On the plus side, Runaways provides a new playground for MCU characters to play off of and is better for it, trading in the doom and gloom of New York City’s monochromatic streets for the luminous vibrancy of Los Angeles’ mansions, private schools and beaches. After running around in the concrete jungle for a number of seasons across a number of shows, a change of scenery is much welcomed.
Runaways also continues the trend started by Jessica Jones and continued by Luke Cage of addressing certain social issues that our society faces today, especially those of sexual assault, the African-American experience in America and socio-economic dynamics. Surprisingly enough, the show even name drops former U.S. President Barack Obama and alludes to the 2016 U.S. Presidential Election and Hillary Clinton, using Gert as a mouthpiece for voicing various social concerns.
Four episodes in and there haven’t been any mentions of “The Incident” and strangely enough few mentions of superhero activity in general. As of now, Runaways looks like it’s going to be fairly similar to Netflix’s Marvel shows in terms of its connection to the larger MCU. Superheroes and magic clearly exist in the show’s universe, as characters aren’t nearly as surprised upon finding out about certain otherworldly items/abilities as they would be in a superhero-less world, but the narrative remains unaffected by the events of Marvel’s blockbusters. It has the freedom to move around within Los Angeles without being bogged down in the lore of the MCU.

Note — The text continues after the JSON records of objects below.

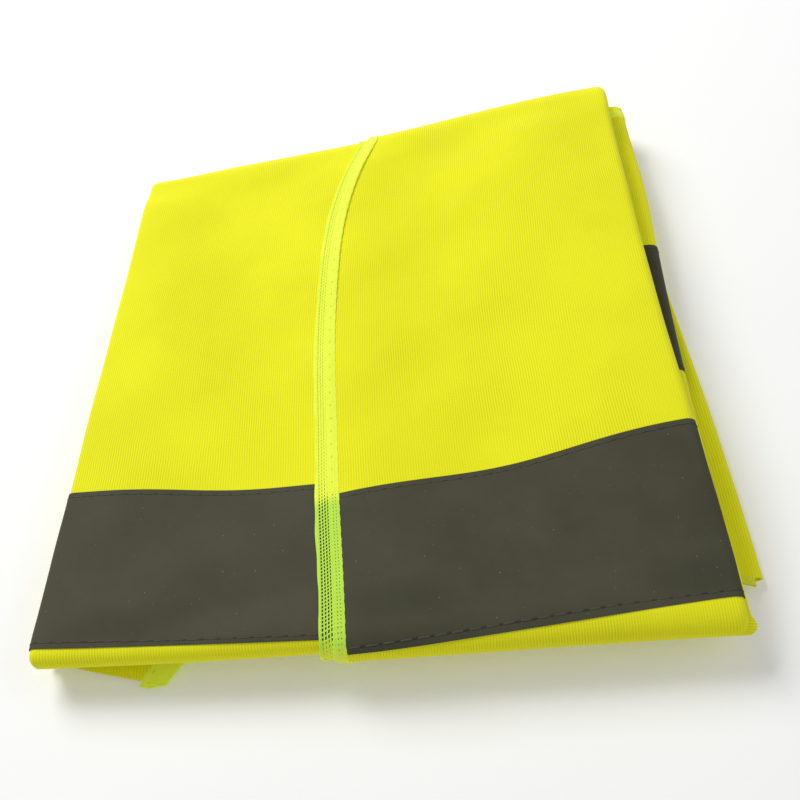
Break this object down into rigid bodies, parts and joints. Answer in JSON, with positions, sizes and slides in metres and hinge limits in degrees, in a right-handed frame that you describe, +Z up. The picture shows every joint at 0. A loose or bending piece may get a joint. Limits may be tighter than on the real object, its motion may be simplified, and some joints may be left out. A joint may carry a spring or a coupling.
{
  "type": "high visibility vest",
  "caption": "Sleeveless V-neck high visibility safety vest with reflective bands and bound edges, folded into a flat parcel that lies front side up.",
  "frame": {"origin": "bottom centre of the folded parcel's bounding box, on the surface it lies on", "axes": "+Z up, +Y along the vest from the near fold to the far fold, +X to the right of someone who faces the near fold"},
  "size_m": [0.1942, 0.2134, 0.027],
  "materials": {
    "knitted_fabric": "matte, fine vertical ribs",
    "knitted_binding": "matte, open knit",
    "reflective_tape": "satin, fine grain",
    "thread": "matte",
    "overlock_thread": "matte",
    "hook_strip": "matte",
    "loop_strip": "matte",
    "label": "matte"
  },
  "bodies": {
    "shoulder_third": {"left_front_panel_shoulder": "knitted_fabric", "right_front_panel_shoulder": "knitted_fabric", "back_panel_shoulder": "knitted_fabric", "left_front_edge_binding_shoulder": "knitted_binding", "left_armhole_binding_shoulder": "knitted_binding", "left_shoulder_seam": "overlock_thread", "right_front_edge_binding_shoulder": "knitted_binding", "right_armhole_binding_shoulder": "knitted_binding", "right_shoulder_seam": "overlock_thread", "back_neck_binding": "knitted_binding", "care_label": "label", "size_tag": "label", "left_front_panel_far_fold": "knitted_fabric", "right_front_panel_far_fold": "knitted_fabric", "back_panel_far_fold": "knitted_fabric", "left_front_edge_binding_far_fold": "knitted_binding", "left_armhole_binding_far_fold": "knitted_binding", "right_front_edge_binding_far_fold": "knitted_binding", "right_armhole_binding_far_fold": "knitted_binding"},
    "front_parcel": {"left_front_panel_body": "knitted_fabric", "left_front_upper_tape": "reflective_tape", "left_front_lower_tape": "reflective_tape", "left_front_upper_tape_stitching": "thread", "left_front_lower_tape_stitching": "thread", "left_front_hem_binding": "knitted_binding", "right_front_panel_body": "knitted_fabric", "right_front_upper_tape": "reflective_tape", "right_front_lower_tape": "reflective_tape", "right_front_upper_tape_stitching": "thread", "right_front_lower_tape_stitching": "thread", "right_front_hem_binding": "knitted_binding", "back_panel_body": "knitted_fabric", "back_upper_tape": "reflective_tape", "back_lower_tape": "reflective_tape", "back_upper_tape_stitching": "thread", "back_lower_tape_stitching": "thread", "back_hem_binding": "knitted_binding", "left_front_edge_binding_body": "knitted_binding", "left_armhole_binding_body": "knitted_binding", "left_side_seam": "overlock_thread", "right_front_edge_binding_body": "knitted_binding", "right_armhole_binding_body": "knitted_binding", "right_side_seam": "overlock_thread", "chest_hook_patch": "hook_strip", "chest_loop_patch": "loop_strip", "waist_hook_patch": "hook_strip", "waist_loop_patch": "loop_strip"}
  },
  "joints": [
    {"name": "far_fold", "type": "hinge", "parent": "shoulder_third", "child": "front_parcel", "pos_m": [-0.00039, 0.1053, 0.01043], "axis": [-0.9995, 0, -0.0314], "range_deg": [0, 180], "deforming": ["left_front_panel_far_fold", "right_front_panel_far_fold", "back_panel_far_fold", "left_front_edge_binding_far_fold", "left_armhole_binding_far_fold", "right_front_edge_binding_far_fold", "right_armhole_binding_far_fold"]}
  ]
}
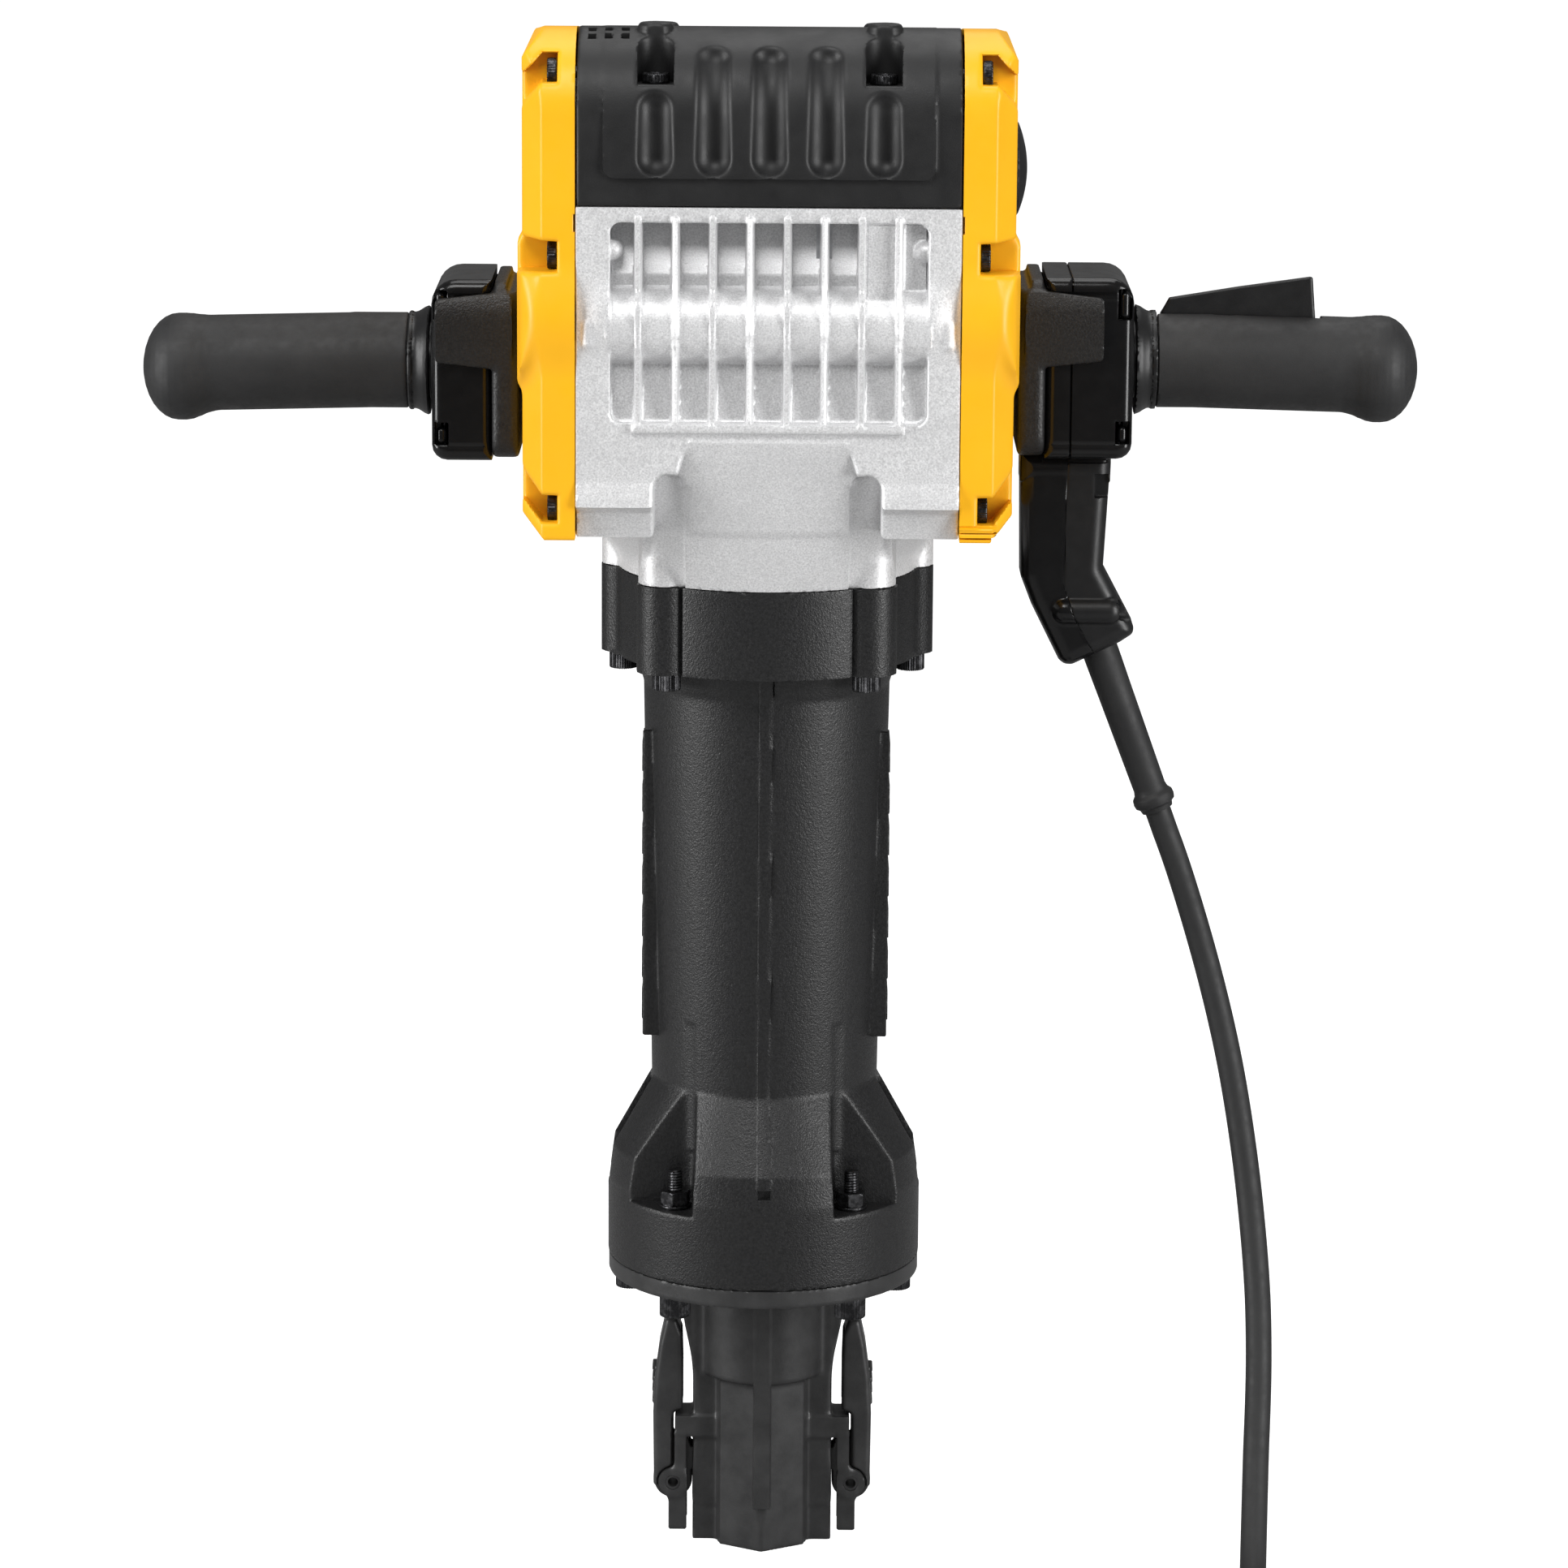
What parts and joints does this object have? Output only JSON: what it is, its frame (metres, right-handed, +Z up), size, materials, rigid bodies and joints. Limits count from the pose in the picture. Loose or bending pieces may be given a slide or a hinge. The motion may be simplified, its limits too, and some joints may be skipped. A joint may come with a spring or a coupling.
{
  "type": "electric demolition hammer",
  "caption": "Upright electric pavement breaker: geared motor housing with side covers, slim barrel, hex tool socket with twin latches, two sprung side handles, trigger and coiled mains cord.",
  "frame": {"origin": "centre of the tool socket's mouth, on the nose's end face", "axes": "+Z up along the barrel towards the motor, +X towards the handle with the trigger, +Y the back of the housing"},
  "size_m": [0.668, 0.487, 0.83],
  "materials": {
    "cast_aluminium": "bare sand cast, faintly speckled",
    "moulded_black": "fine matte grain",
    "yellow_shell": "satin moulded",
    "black_casting": "black textured coat on cast aluminium",
    "black_steel": "black oxide with a satin sheen",
    "housing_plastic": "smooth semi-gloss",
    "grip_rubber": "matte",
    "steel": "machined",
    "inner_aluminium": "machined",
    "copper_part": "machined",
    "cord_rubber": "matte",
    "plug_brass": "polished"
  },
  "bodies": {
    "root": {"gearcase": "cast_aluminium", "motor_cover": "moulded_black", "left_side_cover": "yellow_shell", "right_side_cover": "yellow_shell", "service_cap": "moulded_black", "cover_screws": "black_steel", "barrel": "black_casting", "barrel_bolts": "black_steel", "tool_holder": "black_steel", "holder_bolts": "black_steel", "holder_nuts": "black_steel", "latch_pins": "black_steel", "latch_spring_left": "steel", "latch_spring_right": "steel", "left_handle_bracket": "black_casting", "left_handle_housing": "housing_plastic", "left_pivot_pin": "steel", "left_handle_springs": "steel", "right_handle_bracket": "black_casting", "right_handle_housing_inner": "housing_plastic", "right_handle_housing_outer": "housing_plastic", "right_pivot_pin": "steel", "right_handle_springs": "steel", "cord_arm_inner": "housing_plastic", "cord_arm_outer": "housing_plastic", "cord_arm_screws": "steel", "strain_relief": "cord_rubber", "cord_tube": "cord_rubber", "cord_coil": "cord_rubber", "plug_body": "cord_rubber", "plug_blades": "plug_brass", "motor_stator": "steel", "motor_end_bracket": "inner_aluminium", "motor_bulkhead": "inner_aluminium", "gear_plate": "inner_aluminium", "brush_holders": "copper_part", "shaft_bearings": "steel", "cylinder_sleeve": "steel", "beat_piece_bush": "steel"},
    "left_latch": {"latch_lever_left": "black_steel"},
    "right_latch": {"latch_lever_right": "black_steel"},
    "left_handle": {"left_handle_arm": "housing_plastic", "left_grip": "grip_rubber"},
    "right_handle": {"right_handle_arm": "housing_plastic", "right_grip": "grip_rubber", "trigger_pin": "steel", "trigger_spring": "steel", "power_switch": "moulded_black"},
    "trigger": {"trigger": "housing_plastic"},
    "armature": {"armature": "steel", "commutator": "copper_part", "cooling_fan": "moulded_black"},
    "intermediate_gear": {"intermediate_gear": "steel"},
    "crankshaft": {"crankshaft": "steel", "crank_gear": "steel"},
    "connecting_rod": {"connecting_rod": "steel", "wrist_pin": "steel"},
    "piston": {"piston": "inner_aluminium"},
    "ram": {"ram": "steel"},
    "beat_piece": {"beat_piece": "steel"}
  },
  "joints": [
    {"name": "left_latch_pivot", "type": "hinge", "parent": "root", "child": "left_latch", "pos_m": [-0.0483, 0, 0.033], "axis": [0, -1, 0], "range_deg": [0, 13], "stiffness_Nm_per_rad": 4, "springref_deg": -5.73, "deforming": ["latch_spring_left"]},
    {"name": "right_latch_pivot", "type": "hinge", "parent": "root", "child": "right_latch", "pos_m": [0.0483, 0, 0.033], "axis": [0, 1, 0], "range_deg": [0, 13], "stiffness_Nm_per_rad": 4, "springref_deg": -5.73, "deforming": ["latch_spring_right"]},
    {"name": "left_handle_pivot", "type": "hinge", "parent": "root", "child": "left_handle", "pos_m": [-0.1545, 0, 0.6455], "axis": [0, 1, 0], "range_deg": [-3, 3], "stiffness_Nm_per_rad": 300, "deforming": ["left_handle_springs"]},
    {"name": "right_handle_pivot", "type": "hinge", "parent": "root", "child": "right_handle", "pos_m": [0.1655, 0, 0.6485], "axis": [0, 1, 0], "range_deg": [-3, 3], "stiffness_Nm_per_rad": 300, "deforming": ["right_handle_springs"]},
    {"name": "trigger_press", "type": "hinge", "parent": "right_handle", "child": "trigger", "pos_m": [0.209, 0, 0.659], "axis": [0, 1, 0], "range_deg": [0, 7], "stiffness_Nm_per_rad": 3, "springref_deg": -5.73, "deforming": ["trigger_spring"]},
    {"name": "armature_spin", "type": "hinge", "parent": "root", "child": "armature", "pos_m": [0, 0, 0.776], "axis": [1, 0, 0], "continuous": true},
    {"name": "intermediate_spin", "type": "hinge", "parent": "root", "child": "intermediate_gear", "pos_m": [0, 0.0212, 0.73673], "axis": [1, 0, 0], "continuous": true},
    {"name": "crank_spin", "type": "hinge", "parent": "root", "child": "crankshaft", "pos_m": [0, 0, 0.681], "axis": [1, 0, 0], "continuous": true},
    {"name": "rod_swing", "type": "hinge", "parent": "crankshaft", "child": "connecting_rod", "pos_m": [0, 0, 0.661], "axis": [1, 0, 0], "continuous": true},
    {"name": "piston_slide", "type": "slide", "parent": "root", "child": "piston", "axis": [0, 0, 1], "range_m": [0, 0.04]},
    {"name": "ram_slide", "type": "slide", "parent": "root", "child": "ram", "axis": [0, 0, 1], "range_m": [0, 0.08]},
    {"name": "beat_piece_slide", "type": "slide", "parent": "root", "child": "beat_piece", "axis": [0, 0, 1], "range_m": [0, 0.015]}
  ],
  "couplings": [
    {"joint": "intermediate_spin", "follows": "armature_spin", "ratio": -0.21429},
    {"joint": "crank_spin", "follows": "armature_spin", "ratio": 0.069643},
    {"joint": "rod_swing", "follows": "armature_spin", "ratio": -0.069643}
  ]
}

Iron Fist, Inhumans and The Defenders, have made this a more mixed year than most for Marvel Television, with the former two earning mostly negative responses from critics and fans and the latter’s reception being decidedly mixed, but Runaways, for the most part, is a win for Marvel. While not without its flaws, Marvel’s Runaways is the most engaging show to come from the MCU’s television department in quite some time and will have you anxious to see more.